Una batalla progre tras otra

La última película de Paul Thomas Anderson, Una batalla tras otra, es, según el Esquire, “la más controvertida del año”, mientras que el Wall Street Journal añadió: “habrá debate sobre si es una obra maestra o un batiburrillo”. Ahora bien, entre los críticos y los progres, valga (casi) la redundancia, no hay discusión alguna: están encantados. No sólo saludan el talento impar del director sino que dan gracias a Dios, con perdón, porque finalmente ha regresado el cine político y de “compromiso”, es decir, el cine de izquierdas, antiliberal, anticapitalista, y antiamericano.

Como sabe cualquiera, ese cine no ha renacido porque nunca murió, pero es cierto que aquí está presente hasta extremos que pueden estar revueltos, sí, pero en una misma dirección. Así, si la historia original de Thomas Pynchon apuntaba contra Reagan, Anderson la adapta contra Trump. Son tan malos, tan fascistas, que, en fin, la violencia terrorista contra ellos es comprensible, si no justificable. Además, el bruto policía y la idealista criminal son tan parecidos que hasta ligan. Por no faltar, aquí no faltan ni monjas revolucionarias, ni indios buenos, ni capitalistas perversos, ultraderechistas y racistas, agrupados en una sociedad secreta con el apropiado nombre de Club de Aventureros Navideños.

Anderson, sin embargo, tiene dos virtudes obvias: es inteligente y es un gran cineasta. Y por eso lo que vemos es más que una mera “oda al terrorismo radical”, como observó Michael Lucchese en Law & Liberty.

Los espectadores nos identificamos con Bob (un gran Leonardo DiCaprio) y con su defensa de su hija y de los inmigrantes, y simpatizamos con su forzado regreso al mundo terrorista, 16 años después de haberlo abandonado, para cuidar a la niña que piensa que tuvo con su enamorada, que justamente se llama (la enamorada) Perfidia.

Lucchese observa con acierto que el choque entre presente y pasado, y el choque generacional entre padre e hija, brinda el grueso del humor brillante que a veces despliega la obra. Le dijo el propio Anderson al Esquire: “Nadie puede dejar atrás lo inevitable, lo que para Bob es ser padre y encarar a la nueva generación que le sigue”. Hablando de seguir y conseguir, la desopilante secuencia en la que Bob no logra recordar las contraseñas para contactar a sus antiguos compañeros de armas es tan genial como la bellísima persecución por unas carreteras ondulantes y vertiginosas.

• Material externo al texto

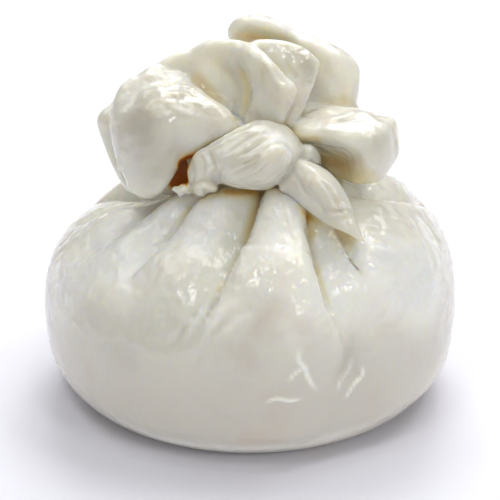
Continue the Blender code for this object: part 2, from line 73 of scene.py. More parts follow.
# From the middle of the foot to the flare above the neck: (radius, height)
OUTLINE = [
    (0.0, 0.0),
    (16.0, 0.0),
    (28.5, 0.0),
    (32.4, 0.9),
    (35.8, 3.4),
    (39.0, 8.5),
    (GIRTH_RADIUS, 15.0),
    (GIRTH_RADIUS, 20.5),
    (39.2, 25.8),
    (36.4, 31.4),
    (29.5, 36.8),
    (20.0, 40.4),
    (12.5, 43.8),
    (8.5, 46.5),
    (NECK_RADIUS, NECK_HEIGHT),
    (6.5, 54.0),
    (6.0, 56.0),
    (4.5, 57.5),
    (0.0, 58.0),
]

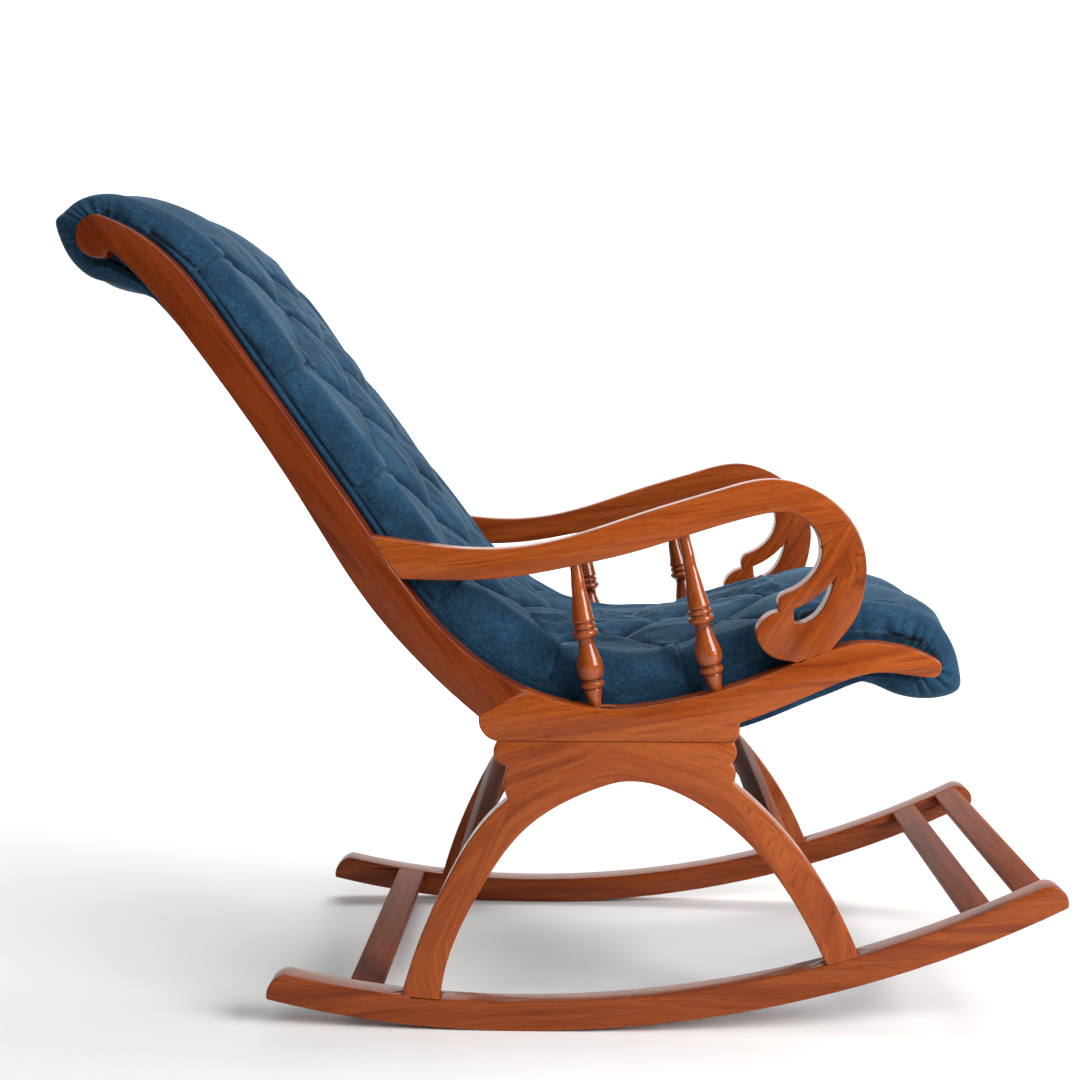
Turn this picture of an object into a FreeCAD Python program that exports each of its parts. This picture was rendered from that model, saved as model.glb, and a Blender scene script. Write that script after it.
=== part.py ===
"""Teak rocking chair on curved runners, with tufted upholstery slung between two flat side frames.

Millimetres. X runs from the head of the chair to its foot slats, Y across it and Z up from the floor.
Outlines are drawn in the XZ plane. The right side frame is built first and the left one is its mirror image.
"""
import FreeCAD, Part
import math
import os

V = FreeCAD.Vector
ACROSS = V(0, 1, 0)

# Main sizes
chair_width = 600.0
board_thickness = 36.0
joint_gap = 0.3
cloth_gap = 2.0

# Runners: two arcs that meet where the chair touches the floor
contact_x = -65.0
rear_rocker_radius = 1300.0
front_rocker_radius = 1500.0
runner_depth = 36.0
runner_rear_x = -370.0
runner_front_x = 612.0
runner_rear_nose = 24.0
runner_front_nose = 32.0

# Front edge of the back rail and top edge of the seat rail, one flowing line from scroll to toe
RAIL_LINE = [(-563, 1000), (-540, 991), (-487, 956), (-414, 867), (-334, 754), (-235, 612), (-182, 536),
             (-128, 478), (-63, 432), (2, 409), (70, 403), (146, 415), (216, 434), (278, 460), (321, 476),
             (354, 484), (389, 483), (417, 478), (444, 467)]
mitre_station = 783.0

# Back rail
scroll_centre = (-564, 974)
scroll_radius = 26.0
scroll_notch = (-550, 958)
BACK_RAIL_REAR = [(-105, 392), (-172, 453), (-243, 535), (-315, 648), (-383, 752), (-460, 858), (-512, 922),
                  scroll_notch]

# Seat rail with the upper part of the scalloped block
toe_tip = (454, 455)
SEAT_RAIL_UNDER = [(445, 443), (408, 447), (382, 449), (350, 443), (308, 426), (253, 402), (211, 386)]
block_split_z = 362.0
block_rear_x = -82.0
block_front_x = 204.0
upper_scallop_rear = (-99, 371)
upper_scallop_front = (212, 374)

# Legs, which meet under the block
leg_split_x = 60.0
REAR_SCALLOPS = [(block_rear_x, block_split_z), (-87, 346), (-70, 331), (-75, 311), (-69, 290)]
FRONT_SCALLOPS = [(block_front_x, block_split_z), (209, 350), (201, 336), (208, 325), (204, 312)]
REAR_LEG_OUTER = [(-69, 290), (-113, 244), (-145, 189), (-182, 106), (-206, 28)]
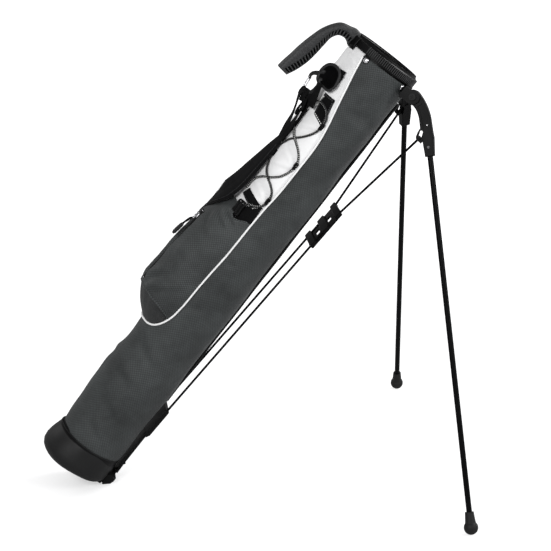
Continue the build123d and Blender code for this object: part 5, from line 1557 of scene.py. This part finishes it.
def floor_material():
    """Glows white to the camera, with a painted contact shadow close under the base; dim as a
    light.
    """
    g = Shader("studio_floor", (0.46, 0.46, 0.465), roughness=0.95, Specular_IOR_Level=0.0)
    path = g.node("LightPath")
    g.set("Emission Color", (1.0, 1.0, 1.0, 1.0))
    from_middle = g.node("VectorMath", operation="LENGTH")
    g.feed(from_middle, 0, g.object_coords())
    # painted contact shadow: the glow is dimmed by up to a third within 0.15 m of a point by the
    # base
    from_base = g.node("VectorMath", operation="DISTANCE")
    g.feed(from_base, 0, g.object_coords())
    g.feed(from_base, 1, (-0.03, 0.0, 0.0))
    near = g.remap(from_base.outputs["Value"], span=(0.0, 0.15), to=(1.0, 0.0))
    painted_shadow = g.math("SUBTRACT", 1.0, g.times(g.times(near, near), 0.34))
    seen = g.remap(path.outputs["Is Camera Ray"], span=(0.0, 1.0), to=(0.15, 1.0))
    falloff = g.remap(from_middle.outputs["Value"], span=(0.9, 2.6), to=(0.72, 1.0))
    g.set("Emission Strength", g.times(painted_shadow, g.times(seen, falloff)))
    return g.material


def studio_floor():
    half = 30.0
    material = floor_material()
    mesh = bpy.data.meshes.new("studio_floor")
    mesh.from_pydata([(-half, -half, 0), (half, -half, 0), (half, half, 0), (-half, half, 0)],
                     [], [(0, 1, 2, 3)])
    mesh.materials.append(material)
    floor = bpy.data.objects.new("studio_floor", mesh)
    scene.collection.objects.link(floor)
    floor.location = (0, 0, -0.0006)


def softbox(name, place, target, size, power):
    light = bpy.data.lights.new(name, "AREA")
    light.shape = "DISK"
    light.size = size
    light.energy = power
    obj = bpy.data.objects.new(name, light)
    scene.collection.objects.link(obj)
    obj.location = place
    aim = Vector(target) - Vector(place)
    obj.rotation_euler = aim.to_track_quat("-Z", "Y").to_euler()


def add_camera():
    # radians: heading from +Y toward +X, tilt below level, roll about the view
    yaw, pitch, roll = 0.12832666140019514, 0.33748314403255736, -0.016604759386937815
    place = [-0.0719221575297831, -3.0034420954722927, 1.4257852124449844]
    view = np.array([math.sin(yaw) * math.cos(pitch), math.cos(yaw) * math.cos(pitch),
                     -math.sin(pitch)])
    level = np.array([math.cos(yaw), -math.sin(yaw), 0.0])
    upright = np.cross(level, view)
    right = level * math.cos(roll) + upright * math.sin(roll)
    up = -level * math.sin(roll) + upright * math.cos(roll)
    camera = bpy.data.cameras.new("camera")
    camera.sensor_width = 36.0
    camera.lens = 120.73253925
    camera.clip_end = 200.0
    obj = bpy.data.objects.new("camera", camera)
    scene.collection.objects.link(obj)
    pose = np.eye(4)
    pose[:3] = np.stack([right, up, -view, place], 1)
    obj.matrix_world = Matrix(pose.tolist())
    scene.camera = obj


studio_world()
studio_floor()
softbox("key_softbox", place=(-1.5, -3.2, 2.6), target=(0.25, 0, 0.45), size=1.3, power=95)
softbox("fill_softbox", place=(2.9, -2.2, 1.9), target=(0.3, 0, 0.45), size=1.3, power=56)
softbox("rim_softbox", place=(2.8, 1.2, 1.9), target=(0.2, 0, 0.45), size=1.0, power=64)
softbox("back_softbox", place=(-2.0, 2.2, 2.4), target=(0.2, 0, 0.45), size=1.5, power=30)
add_camera()
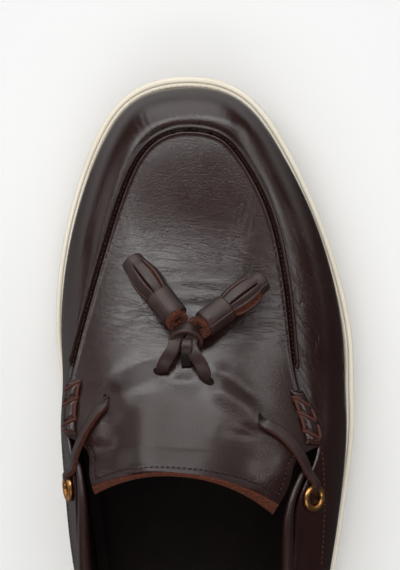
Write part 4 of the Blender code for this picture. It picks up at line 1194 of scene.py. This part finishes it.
# %% Slits and holes
OPENINGS = {  # along, across, half length and half width in mm, and the way it lies in degrees from across
    "slit_inner": (0.1085, -0.3080, 3.0, 0.9, 52),
    "slit_outer": (0.0885, 0.2010, 3.0, 0.9, -72),
    "punch_inner": (0.1180, -0.3085, 0.75, 0.50, 20),
    "hole_inner": (0.1465, -0.1260, 2.7, 1.5, -8),
    "hole_outer": (0.1365, 0.0250, 2.7, 1.5, -28),
}
OPENING_CORNERS = 28
OPENING_LIFT = 0.00012


def make_opening(name):
    along, across, half_long, half_wide, way = OPENINGS[name]
    way = math.radians(way)
    long_way = np.array([math.cos(way), math.sin(way), 0])
    wide_way = np.array([-math.sin(way), math.cos(way), 0])
    spots = [place(along, across)]
    for turn in np.arange(OPENING_CORNERS) * 2 * math.pi / OPENING_CORNERS:
        x, y = half_long * math.cos(turn) / 1000, half_wide * math.sin(turn) / 1000
        spots.append(spots[0] + (x * long_way + y * wide_way))
    spots = np.array(spots)
    points, _ = on_leather(spots[:, 1] / LENGTH, spots[:, 0] / BALL_WIDTH - LAST_OFFSET, OPENING_LIFT)
    faces = [(0, k, k % OPENING_CORNERS + 1) for k in range(1, OPENING_CORNERS + 1)]
    piece = make_piece(name, points, faces, ("cut_leather",))
    # Painted shade: the whole patch takes the dark of the seam and shade mask.
    set_mask(piece, "seam_and_shade", np.ones(len(points)))
    return piece


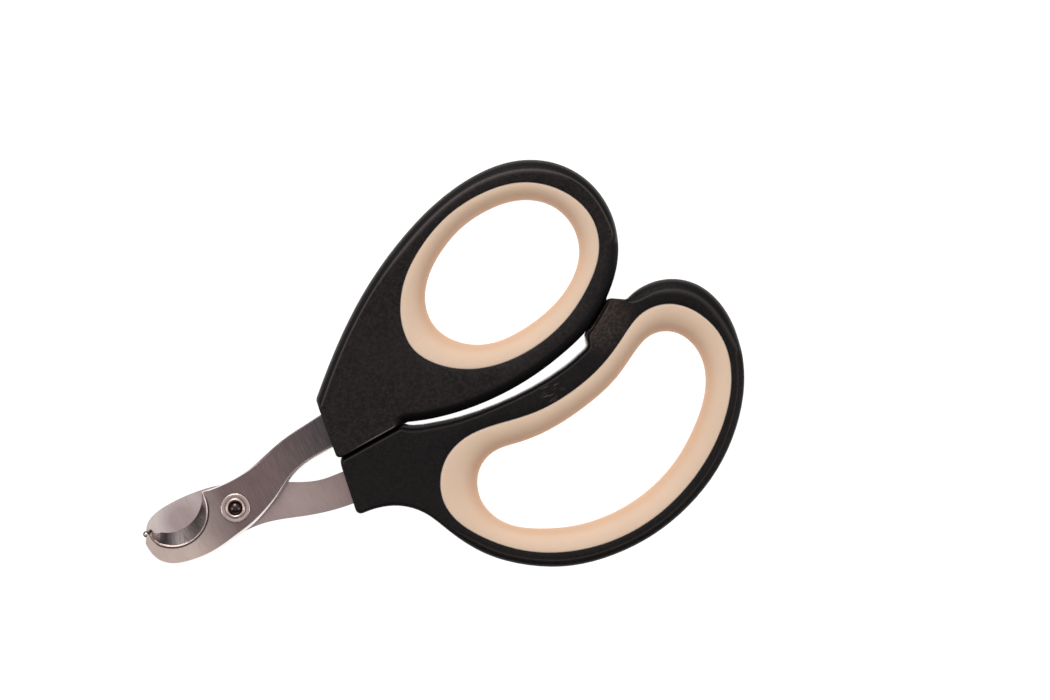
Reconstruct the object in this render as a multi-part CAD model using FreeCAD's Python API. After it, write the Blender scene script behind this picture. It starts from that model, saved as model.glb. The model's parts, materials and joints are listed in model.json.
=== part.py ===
"""Pet nail trimmer: two crescent-notched steel blades on one rivet, each with a moulded loop handle and a soft
insert round the finger hole.

Lengths are millimetres. The outlines are drawn from the pivot, in the plane of the tool, with the plane where the
blades slide on each other at height 0. place() then moves every piece to the row frame: +X from the jaws to the
handles, +Z up out of the front face, origin on the resting plane under the middle of the tool.
"""

import FreeCAD
import Part

import math
import os

from FreeCAD import Vector

# Driving dimensions
PIVOT_X, PIVOT_Y = -44.42, 4.03  # the rivet's axis in the row frame
HANDLE_THICK = 9.6  # both loop handles, front face to back face
SHOULDER_THICK = 6.6  # the lower rim outside the handles' raised faces
HANDLE_EDGE_R = 0.8
INSERT_THICK = 9.2
INSERT_EDGE_R = 2.6  # rounding of the insert towards the finger hole
WEB_THICK, WEB_SHARE = 2.8, 0.34  # tongue of the handle inside the insert, as a share of the insert's width
BLADE_THICK = 2.8
BLADE_GAP = 0.02  # each blade's clearance from the sliding plane
BLADE_EDGE_R = 0.35
NOTCH_FACE_R, NOTCH_EDGE_R = 7.2, 7.4  # the crescent at a blade's outer face and at its cutting edge
FRONT_NOTCH = ((-11.95, 5.4), (-11.95, 8.8))  # its centres in the front blade, at the face and at the edge
REAR_NOTCH = ((-11.5, -4.6), (-11.5, -8.0))  # and in the rear blade
SHANK_R, SHANK_CLEARANCE = 1.7, 0.04
FRONT_TANG_HOLES = ((29.5, 5.9), (35.0, 6.4))
REAR_TANG_HOLES = ((29.0, -7.9), (34.5, -8.9))
TANG_HOLE_R = 1.3
TANG_CORNER_R = 1.6
WASHER_R, WASHER_THICK, WASHER_CHAMFER = 3.08, 0.5, 0.22
ROLL_R, ROLL_HEIGHT, ROLL_CHAMFER = 2.0, 0.45, 0.25  # the rivet's rolled end in front
HOLLOW_R, HOLLOW_MOUTH_R, HOLLOW_FLOOR_Z = 1.25, 1.45, 1.3  # the hollow in that end
HEAD_R, HEAD_HEIGHT, HEAD_FLAT_R = 3.1, 0.9, 2.2  # the rivet's low rear head
HALF = HANDLE_THICK / 2
WASHER_TOP = BLADE_THICK + WASHER_THICK


def flat(points, z=0.0):
    """Plane points as vectors at one height."""
    return [Vector(x, y, z) for x, y in points]


def line(a, b):
    return Part.LineSegment(*flat((a, b))).toShape()


def curve(points):
    """A smooth open edge through the points."""
    spline = Part.BSplineCurve()
    spline.interpolate(flat(points))
    return spline.toShape()


def loop(points):
    """A smooth closed wire through the points."""
    spline = Part.BSplineCurve()
    spline.interpolate(Points=flat(points), PeriodicFlag=True)
    return Part.Wire(spline.toShape())


def prism(wire, low, high):
    """The solid inside a closed plane wire, from one height to another."""
    solid = Part.Face(wire).extrude(Vector(0, 0, high - low))
    solid.translate(Vector(0, 0, low))
    return solid


def disc(radius, low, high, centre=(0, 0)):
    return Part.makeCylinder(radius, high - low, Vector(*centre, low))


def round_uprights(solid, corners):
    """Rounds the upright edges at (x, y, radius) corners."""
    for x, y, radius in corners:
        edges = [
            e
            for e in solid.Edges
            if all(math.hypot(v.X - x, v.Y - y) < 0.05 for v in e.Vertexes)
        ]
        solid = solid.makeFillet(radius, edges)
    return solid


def round_rims(solid, radius, heights):
    """Rounds every edge that lies wholly at one of the heights."""
    edges = [
        e
        for e in solid.Edges
        if any(max(abs(e.BoundBox.ZMin - h), abs(e.BoundBox.ZMax - h)) < 1e-3 for h in heights)
    ]
    return solid.makeFillet(radius, edges)


# Outlines of the handles, anticlockwise from the upper front corner
UPPER_FRONT_TOP, UPPER_FRONT_FOOT, UPPER_SEAM_END = (25.2, 12.0), (23.4, -1.05), (39.4, -0.8)
UPPER_BACK = (
    UPPER_SEAM_END, (45, -2.85), (52, -4.4), (60, -5.1), (68, -4.75), (76, -3.35), (82, -1.5), (88, 2.05),
    (93, 6.7), (96.5, 12.8), (97.6, 19.5), (96.1, 26.4), (91.8, 32.4), (84.8, 36.45), (76, 37.65), (66, 36.3),
    (55, 32.5), (44, 26.75), (34, 19.6), UPPER_FRONT_TOP,
)
LOWER_FRONT_TOP, LOWER_FRONT_FOOT, LOWER_SEAM_END = (23.7, -1.25), (21.6, -13.3), (38.8, -1.03)
STOP_ROOT, STOP_TOP, STOP_FOOT, SLOT_CORNER = (92.0, 0.1), (88.8, 2.15), (81.3, -2.48), (80.3, -4.5)
LOWER_BACK = (
    LOWER_FRONT_FOOT, (26, -13.8), (30.4, -15.6), (34.2, -19.3), (36.95, -25.1), (41.3, -32.6), (48, -38.9),
    (56.2, -43.35), (65, -45.4), (74, -45.55), (83, -43.75), (92, -39.8), (99.4, -34.1), (105.1, -27),
    (108.6, -18), (108.8, -10), (106.2, -3.8), (101.4, -0.1), (96.5, 0.9), STOP_ROOT,
)
LOWER_SLOT = (
    SLOT_CORNER, (74, -6), (66, -6.65), (58, -6.3), (50, -5.1), (44, -3.45), (40.5, -2.1), LOWER_SEAM_END,
)

# Where the raised face ends and the lower rim begins, running past the outline at both ends
UPPER_CREASE = (
    (23.0, 7.8), (28, 12.5), (36, 19.3), (44, 24.9), (54, 30.3), (64, 34.1), (74, 35.9), (84, 34.6), (91, 30.6),
    (95, 25), (96.2, 18.5), (95.6, 12), (94.0, 6.5),
)
LOWER_CREASE = (
    (92.4, -1.1), (94.5, -1.3), (98, -1.35), (102, -2.8), (105.3, -6.1), (107.2, -11.5), (107.6, -17.5),
    (107.4, -25),
)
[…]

No hay finura de análisis, pero acaso tampoco cabe exigir a los artistas progres, valga otra vez la redundancia, que reflexionen sobre si la libertad de inmigración es incompatible con el Estado de bienestar. Eso, que detectó Milton Friedman hace medio siglo, aún permanece en la penumbra para numerosos analistas.

Una batalla progre tras otra. Y más.